Character intro: Riley

Riley Janacek is the heroine in my cyberpunk romance novella Unsecure Connection, which debuts soon. So what’s her deal?

She’s a hacker who goes by the handle LaReineTX2, which stands for Queen of Tarrytown. You don’t call yourself that unless you think you’re the best, or pretty close to it. When we meet her, she’s hacking into a corporate database for a list of passwords. Only it turns out someone else is in the system, monitoring her. That’s CJ, the hero of the story. Well, more like an anti-hero, but we’ll get to him tomorrow.

Riley is kind of paranoid. I can’t really blame her, considering her line of work. Basically until the last page of the story, she won’t tell CJ her name. He knows her handle. And he knows one of her aliases, Samantha McTavish. And since he doesn’t have anything else to call her, he starts to think of her as Samantha. I can tell you other things about Riley, for instance that she is sarcastic and that she has a messy apartment. (Both my characters do. I like to think it’s what brings them together. Just kidding… although there is a moment where they talk about their dirty dishes growing mold.)

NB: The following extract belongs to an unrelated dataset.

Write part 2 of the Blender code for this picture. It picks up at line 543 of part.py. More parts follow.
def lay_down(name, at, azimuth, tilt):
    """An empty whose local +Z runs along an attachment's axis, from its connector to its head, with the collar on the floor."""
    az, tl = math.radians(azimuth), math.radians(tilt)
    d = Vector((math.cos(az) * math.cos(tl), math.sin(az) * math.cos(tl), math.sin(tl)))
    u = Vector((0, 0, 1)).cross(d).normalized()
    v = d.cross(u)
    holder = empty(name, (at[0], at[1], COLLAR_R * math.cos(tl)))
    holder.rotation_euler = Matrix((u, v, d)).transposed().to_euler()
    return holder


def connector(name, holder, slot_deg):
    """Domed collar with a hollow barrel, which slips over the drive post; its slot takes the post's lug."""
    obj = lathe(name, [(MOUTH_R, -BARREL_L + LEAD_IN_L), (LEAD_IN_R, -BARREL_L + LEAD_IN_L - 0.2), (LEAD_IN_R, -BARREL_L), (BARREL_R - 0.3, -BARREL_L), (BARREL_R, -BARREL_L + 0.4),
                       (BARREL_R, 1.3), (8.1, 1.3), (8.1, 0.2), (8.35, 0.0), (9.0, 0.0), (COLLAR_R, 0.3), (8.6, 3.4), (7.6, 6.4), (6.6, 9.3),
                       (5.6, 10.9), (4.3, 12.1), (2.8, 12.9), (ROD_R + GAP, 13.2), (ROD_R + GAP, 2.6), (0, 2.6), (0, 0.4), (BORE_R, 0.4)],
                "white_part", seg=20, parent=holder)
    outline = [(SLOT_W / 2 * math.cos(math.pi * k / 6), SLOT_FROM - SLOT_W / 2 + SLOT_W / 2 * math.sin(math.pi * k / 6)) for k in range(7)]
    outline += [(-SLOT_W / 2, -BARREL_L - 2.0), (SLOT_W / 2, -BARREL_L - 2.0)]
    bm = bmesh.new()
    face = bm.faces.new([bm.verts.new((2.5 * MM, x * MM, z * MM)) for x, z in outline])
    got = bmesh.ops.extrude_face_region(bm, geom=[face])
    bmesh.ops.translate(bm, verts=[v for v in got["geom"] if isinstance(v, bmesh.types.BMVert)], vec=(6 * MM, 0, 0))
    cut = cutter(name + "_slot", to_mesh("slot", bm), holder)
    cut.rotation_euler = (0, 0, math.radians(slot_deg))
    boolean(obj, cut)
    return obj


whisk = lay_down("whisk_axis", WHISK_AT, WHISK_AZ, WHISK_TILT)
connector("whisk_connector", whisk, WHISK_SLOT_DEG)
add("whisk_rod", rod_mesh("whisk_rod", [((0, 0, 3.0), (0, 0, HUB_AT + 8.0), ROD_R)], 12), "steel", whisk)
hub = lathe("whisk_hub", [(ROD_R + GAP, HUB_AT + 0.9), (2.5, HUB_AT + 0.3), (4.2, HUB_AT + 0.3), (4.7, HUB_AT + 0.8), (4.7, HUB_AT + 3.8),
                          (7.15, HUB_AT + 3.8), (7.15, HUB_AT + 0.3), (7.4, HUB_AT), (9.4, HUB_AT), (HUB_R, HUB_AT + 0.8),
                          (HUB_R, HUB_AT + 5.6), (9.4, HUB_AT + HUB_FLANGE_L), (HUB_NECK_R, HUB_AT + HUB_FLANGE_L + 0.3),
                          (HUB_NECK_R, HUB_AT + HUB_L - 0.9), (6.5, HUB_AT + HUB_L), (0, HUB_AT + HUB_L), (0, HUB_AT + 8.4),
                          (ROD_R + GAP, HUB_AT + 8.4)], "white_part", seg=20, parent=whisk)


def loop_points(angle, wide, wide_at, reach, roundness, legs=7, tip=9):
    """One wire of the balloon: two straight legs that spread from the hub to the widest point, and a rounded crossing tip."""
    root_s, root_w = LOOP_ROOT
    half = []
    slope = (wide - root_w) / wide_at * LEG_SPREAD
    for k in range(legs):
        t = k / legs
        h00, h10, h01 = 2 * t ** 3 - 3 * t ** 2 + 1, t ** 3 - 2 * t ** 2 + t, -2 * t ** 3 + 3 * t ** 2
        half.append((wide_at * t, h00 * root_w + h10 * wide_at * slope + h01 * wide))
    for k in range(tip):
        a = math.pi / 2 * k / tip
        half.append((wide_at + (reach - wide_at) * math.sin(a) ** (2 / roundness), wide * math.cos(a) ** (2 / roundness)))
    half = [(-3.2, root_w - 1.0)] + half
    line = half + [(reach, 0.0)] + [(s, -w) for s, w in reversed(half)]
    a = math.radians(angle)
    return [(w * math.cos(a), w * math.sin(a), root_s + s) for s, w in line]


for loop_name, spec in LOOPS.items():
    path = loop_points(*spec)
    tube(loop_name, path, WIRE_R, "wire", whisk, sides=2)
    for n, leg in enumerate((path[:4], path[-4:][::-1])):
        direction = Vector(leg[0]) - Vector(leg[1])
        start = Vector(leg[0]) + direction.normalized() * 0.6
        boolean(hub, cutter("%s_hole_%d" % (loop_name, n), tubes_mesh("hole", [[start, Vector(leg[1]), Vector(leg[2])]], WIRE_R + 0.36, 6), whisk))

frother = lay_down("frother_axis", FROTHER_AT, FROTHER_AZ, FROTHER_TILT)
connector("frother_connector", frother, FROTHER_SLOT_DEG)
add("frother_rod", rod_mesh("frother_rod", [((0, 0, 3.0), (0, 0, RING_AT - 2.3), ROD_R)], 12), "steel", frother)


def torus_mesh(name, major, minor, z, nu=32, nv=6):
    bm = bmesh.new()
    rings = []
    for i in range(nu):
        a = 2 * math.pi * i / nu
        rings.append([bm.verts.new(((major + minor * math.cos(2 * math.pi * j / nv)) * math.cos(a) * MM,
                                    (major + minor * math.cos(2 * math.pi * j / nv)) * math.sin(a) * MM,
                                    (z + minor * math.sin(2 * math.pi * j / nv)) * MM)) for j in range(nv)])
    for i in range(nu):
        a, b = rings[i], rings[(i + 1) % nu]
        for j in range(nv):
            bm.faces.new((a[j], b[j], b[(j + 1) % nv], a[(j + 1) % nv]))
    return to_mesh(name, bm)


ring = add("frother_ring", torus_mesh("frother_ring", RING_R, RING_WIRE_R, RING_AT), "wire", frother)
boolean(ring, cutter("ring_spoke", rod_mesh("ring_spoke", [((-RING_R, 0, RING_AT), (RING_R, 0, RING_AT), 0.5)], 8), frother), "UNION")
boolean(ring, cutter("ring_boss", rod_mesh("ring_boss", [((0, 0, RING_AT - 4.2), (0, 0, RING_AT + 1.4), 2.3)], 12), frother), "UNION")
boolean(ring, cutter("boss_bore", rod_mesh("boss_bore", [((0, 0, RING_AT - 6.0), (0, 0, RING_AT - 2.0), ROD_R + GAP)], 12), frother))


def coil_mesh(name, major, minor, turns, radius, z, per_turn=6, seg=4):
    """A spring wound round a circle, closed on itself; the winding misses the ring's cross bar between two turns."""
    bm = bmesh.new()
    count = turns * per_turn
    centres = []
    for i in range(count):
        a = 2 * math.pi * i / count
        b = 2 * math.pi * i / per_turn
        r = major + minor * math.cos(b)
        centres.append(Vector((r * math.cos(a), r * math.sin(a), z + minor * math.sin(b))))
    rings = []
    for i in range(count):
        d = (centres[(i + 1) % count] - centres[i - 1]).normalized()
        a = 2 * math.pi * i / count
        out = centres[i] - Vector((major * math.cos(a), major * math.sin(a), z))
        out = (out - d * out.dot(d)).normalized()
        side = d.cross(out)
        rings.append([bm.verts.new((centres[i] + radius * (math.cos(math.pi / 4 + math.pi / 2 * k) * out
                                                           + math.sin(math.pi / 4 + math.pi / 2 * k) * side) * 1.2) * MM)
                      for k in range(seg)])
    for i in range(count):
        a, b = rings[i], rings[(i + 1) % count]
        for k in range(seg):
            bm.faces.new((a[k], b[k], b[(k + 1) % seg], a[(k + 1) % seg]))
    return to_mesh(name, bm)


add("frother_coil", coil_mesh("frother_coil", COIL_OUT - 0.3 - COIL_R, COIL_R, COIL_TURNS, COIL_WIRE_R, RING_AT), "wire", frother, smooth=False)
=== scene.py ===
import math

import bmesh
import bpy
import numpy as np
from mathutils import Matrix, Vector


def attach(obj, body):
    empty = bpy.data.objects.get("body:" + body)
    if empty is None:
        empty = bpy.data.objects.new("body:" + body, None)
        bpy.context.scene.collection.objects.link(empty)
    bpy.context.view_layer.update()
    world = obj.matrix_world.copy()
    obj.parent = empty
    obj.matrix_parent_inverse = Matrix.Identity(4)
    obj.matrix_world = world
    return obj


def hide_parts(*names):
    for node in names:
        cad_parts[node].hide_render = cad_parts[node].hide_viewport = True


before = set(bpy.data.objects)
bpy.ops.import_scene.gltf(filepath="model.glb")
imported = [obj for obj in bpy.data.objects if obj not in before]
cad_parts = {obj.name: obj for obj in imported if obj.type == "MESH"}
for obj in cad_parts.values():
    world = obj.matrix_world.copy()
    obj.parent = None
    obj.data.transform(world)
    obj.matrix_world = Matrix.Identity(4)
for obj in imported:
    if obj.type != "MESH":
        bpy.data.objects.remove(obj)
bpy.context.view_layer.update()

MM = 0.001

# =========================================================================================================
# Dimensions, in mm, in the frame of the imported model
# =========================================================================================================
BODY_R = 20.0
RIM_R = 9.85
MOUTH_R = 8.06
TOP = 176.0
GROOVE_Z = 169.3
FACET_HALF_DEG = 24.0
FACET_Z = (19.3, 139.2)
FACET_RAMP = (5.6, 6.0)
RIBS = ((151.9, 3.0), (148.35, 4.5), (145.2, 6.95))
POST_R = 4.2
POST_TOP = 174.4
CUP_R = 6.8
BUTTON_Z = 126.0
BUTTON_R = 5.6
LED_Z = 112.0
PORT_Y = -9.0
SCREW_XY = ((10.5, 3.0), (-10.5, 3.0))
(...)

I don’t always imagine out my characters’ appearances that much. I know Riley has blue hair and a lot of implants in her arms and neck. I know she cares more about what she looks like in virtual reality than in real life, mainly because her work and her social life don’t tend to be in real life. She has multiple avatars… one for socializing, one for gaming, and I’m assuming another one for meeting clients, although we don’t see that one in the story.

In this excerpt, CJ considers Riley’s different avatars and what they might say about her:

Each of her avatars had similar features, but just enough was different about them. Her social avatar had bigger breasts than the real Samantha. She also dressed a lot more daringly. CJ remembered the little skirt from that first night. This avatar had muscular arms and a sturdier figure. And, he couldn’t help noticing, an ass that looked great in those military pants with the pockets. She wore a bandana tied like a headband across a forehead that sported a jagged white scar running from the left side down onto her cheek. This Samantha was pretty bad-ass. Like the other one and like the real Samantha, it had blue hair.

He wondered what her avatars said about her. The real Samantha was too skinny to even be called by more flattering words, like slender. In fact, scrawny would have been the most appropriate, but even CJ wasn’t stupid enough to say that to a woman he wanted to sleep with again. Was her Killblock avatar her attempt at experiencing what it was like to be physically powerful? And her social avatar that he’d seen in Slash was an exploration of what it would be like to be sexy? That thought sobered him. Was that what she saw about her real-world self? Things she longed to change? Because she was powerful and sexy just the way she was. To him, anyway.

Or maybe he was reading too much into it. It didn’t have to be either a massive wish-fulfillment fantasy or just a game. The truth might be any shade of gray in between those two extremes, he realized.